Does Jibo still have the chance to be as groundbreaking as the company originally promised? We won’t know until after Jibo finally releases its family robot, but when I talked to Breazeal on a recent afternoon, she was confident that her company still has the chance to make its mark on the world.

“We’re very fortunate to be a company that’s doing something really unique and exciting,” Breazeal, who serves as the company’s chief scientist, said. And that uniqueness is helping the company attract inbound talent in the increasingly competitive fields of robotics and artificial intelligence, she added.

This isn’t the first time Breazeal has fielded a question about whether she thinks the Amazon Echo poses any threat to Jibo. She has an Echo and similar devices at home — “I have one of everything,” she said — so she’s acutely aware of the growing voice assistant ecosystem Jibo is up against.

While Jibo and the Echo both have AI-powered voice systems that can respond to a number queries, there are some big differences that put Jibo at a level above Echo and similar devices. One of the most noticeable differences is that Jibo has cameras and a screen — though Amazon recently announced a new product called Echo Look last week that sports similar features. However, what really separates Jibo from Echo — and all other personal computing devices up until this point, Breazeal said — are Jibo’s presence and personality.

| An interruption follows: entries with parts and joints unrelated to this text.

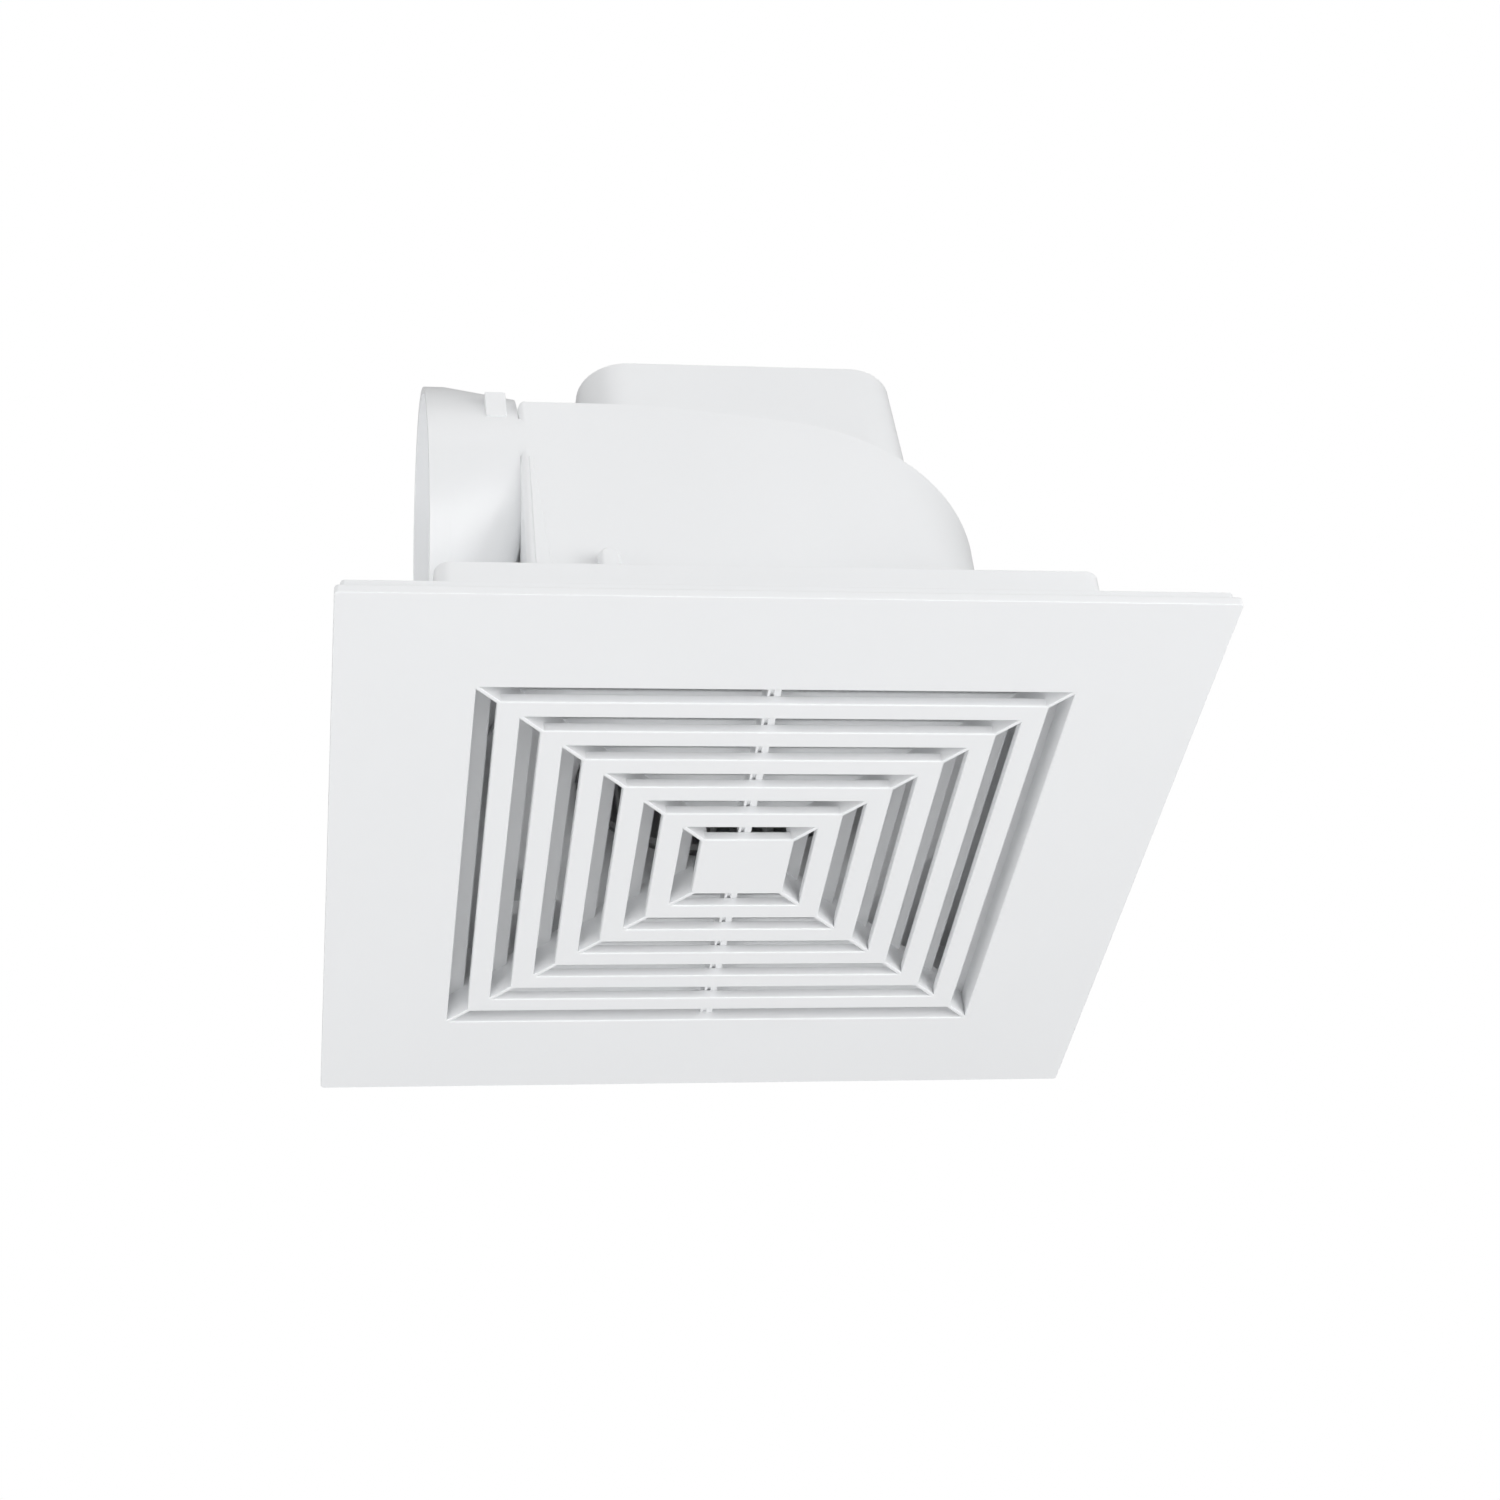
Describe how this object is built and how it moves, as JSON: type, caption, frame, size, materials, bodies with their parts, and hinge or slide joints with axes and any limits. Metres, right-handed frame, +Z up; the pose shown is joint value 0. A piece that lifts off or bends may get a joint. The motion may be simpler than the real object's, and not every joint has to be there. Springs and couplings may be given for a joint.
{
  "type": "bathroom extractor fan",
  "caption": "Ceiling extractor fan with a square slotted grille, box housing, scroll casing, centrifugal wheel, covered motor and a round side duct spigot with a back-draught flap.",
  "frame": {"origin": "centre of the grille panel's lower face, the face seen from the room", "axes": "+Z up into the ceiling void, the duct spigot points along -X"},
  "size_m": [0.24, 0.24, 0.154],
  "materials": {
    "panel_white": "semi-gloss moulded white",
    "casing_white": "semi-gloss moulded white",
    "inner_white": "satin moulded white",
    "wheel_plastic": "satin moulded pale grey",
    "zinc_steel": "zinc plated",
    "spring_steel": "bright spring wire",
    "shaft_steel": "ground",
    "bearing_steel": "polished",
    "laminations": "stacked sheet, lacquered",
    "cast_aluminium": "as cast",
    "copper_winding": "enamelled copper wire",
    "brass_nut": "machined",
    "black_rubber": "matt",
    "capacitor_case": "moulded, sealed",
    "terminal_plastic": "moulded",
    "lead_sheath": "flexible sheath"
  },
  "bodies": {
    "housing": {"housing_box": "casing_white", "spring_brackets": "zinc_steel", "bracket_rivets": "zinc_steel", "inlet_ring": "inner_white", "inlet_ring_screws": "zinc_steel", "volute_casing": "casing_white", "volute_screws": "zinc_steel", "duct_adaptor": "casing_white", "adaptor_screws": "zinc_steel", "damper_pin": "spring_steel", "stator_core": "laminations", "stator_windings": "copper_winding", "lower_end_shield": "zinc_steel", "upper_end_shield": "zinc_steel", "lower_bearing": "bearing_steel", "upper_bearing": "bearing_steel", "motor_spacers": "zinc_steel", "motor_bolts": "zinc_steel", "rubber_mounts": "black_rubber", "mount_screws": "zinc_steel", "run_capacitor": "capacitor_case", "motor_cover": "casing_white", "cover_screws": "zinc_steel", "terminal_box": "casing_white", "terminal_lid": "casing_white", "terminal_lid_screw": "zinc_steel", "terminal_box_screws": "zinc_steel", "terminal_block": "terminal_plastic", "terminal_block_screws": "brass_nut", "cable_grommet": "black_rubber", "lead_grommets": "black_rubber", "motor_lead": "lead_sheath"},
    "panel": {"grille_panel": "panel_white", "panel_springs": "spring_steel"},
    "rotor": {"fan_wheel": "wheel_plastic", "wheel_hub_nut": "brass_nut", "motor_shaft": "shaft_steel", "rotor_core": "laminations", "rotor_end_rings": "cast_aluminium"},
    "damper": {"damper_flap": "inner_white"}
  },
  "joints": [
    {"name": "panel_pull", "type": "slide", "parent": "housing", "child": "panel", "axis": [0, 0, -1], "range_m": [0, 0.0195], "stiffness_N_per_m": 120, "springref_m": -0.05},
    {"name": "rotor_spin", "type": "hinge", "parent": "housing", "child": "rotor", "pos_m": [0, 0, 0.1], "axis": [0, 0, 1], "continuous": true},
    {"name": "damper_swing", "type": "hinge", "parent": "housing", "child": "damper", "pos_m": [-0.0724, -0.0356, 0.109], "axis": [0, 1, 0], "range_deg": [0, 75]}
  ]
}
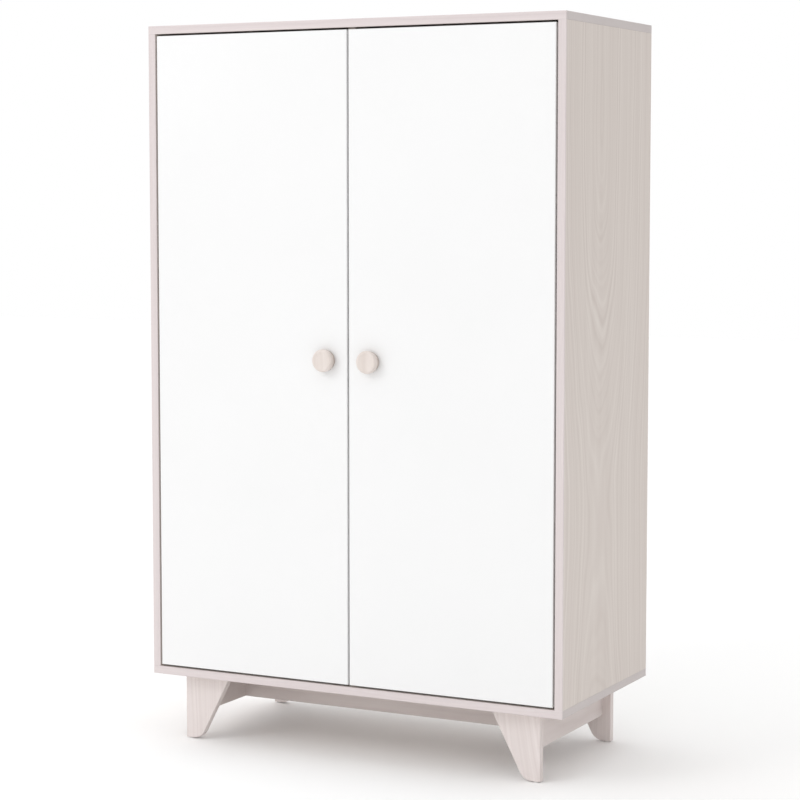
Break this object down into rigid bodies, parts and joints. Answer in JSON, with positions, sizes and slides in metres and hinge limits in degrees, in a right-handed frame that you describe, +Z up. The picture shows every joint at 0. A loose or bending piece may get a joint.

While she was doing research on social robotics at MIT, Breazeal said, she found that humans are more likely to complete goals if they engaged with a social robot that helped them keep track of their progress instead of a computer or tablet. That’s because the robot carried a greater sense of trust and credibility, Breazeal said, giving participants more self-worth and a feeling that the robot shared its goals.

Breazeal remembers at the end of one study participants made sure to say goodbye to the robot before they left because they developed such an emotional connection to it. With Jibo, that’s the kind of bond she hopes to provide.

“He’s not user-friendly, he’s actually friendly,” Breazeal said, “and people resonate with that because we’re human beings.”

With its round body, Jibo can swivel around and dance. It can make eye contact with you. It can remember personal details about you. It can, as the company calls it, "make chitchat." It can make jokes, and — perhaps most importantly, according to Breazeal — it can break the digital barriers between family members. All of this is made possible by a number of AI technologies, including machine learning, natural language processing and computer vision.

Family is a word Breazeal invokes a lot when talking about Jibo, and it’s a theme that featured prominently in Jibo’s Indiegogo launch video from 2014. Breazeal said the problem with devices that currently populate the household — voice assistants, smartphones, televisions, tablets and computers — is that they create barriers between family members. Even something as new and groundbreaking as virtual reality has the same effect.

“It’s another digital cocoon,” Breazeal said. “In the family, you want to break the cocoon down.”

To make Jibo a family robot, the company has given the device the ability to engage with multiple people at once, as well as take group photos and facilitate video chats. “It creates an interpersonal group dynamic,” Breazeal said.

Another thing Jibo is banking on is the level of support it gets from developers who build new experiences for the robot — something that has allowed Echo and other devices powered by Amazon Alexa to thrive. One of the more basic examples Jibo has showcased is a pizza ordering app that remembers personal details that could impact the order, like whether you should order for two because Jibo remembers that someone is coming over. A demo of the app also shows Jibo reminding the person ordering that her friend is allergic to olives so the ingredient should be removed. The company is also building smart home integrations so that Jibo can do things, like turn lights on and off or change their colors.

“It’s a new medium for engagement that gives an interpersonal dimension,” she said.

But first, Jibo must actually release its signature product. The years of delays have frustrated some Indiegogo backers, sometimes to the point where backers have requested and received refunds for the hundreds of dollars they put down. The company also disappointed international supporters last year when they were told Jibo wouldn’t ship outside North America because of server latency issues, which were making it difficult for the robot to understand accented English.

Breazeal does not shy away from the fact that building Jibo has had its major challenges — something that the company has documented in its updates to backers on Indiegogo. She said there is a number of moving parts the company not only needs to get right, it also needs to ensure that they all work together.

“The one hard problem is making it all work in this beautiful and seamless way,” Breazeal said, “but that means there are many problems you have to address to make that happen.”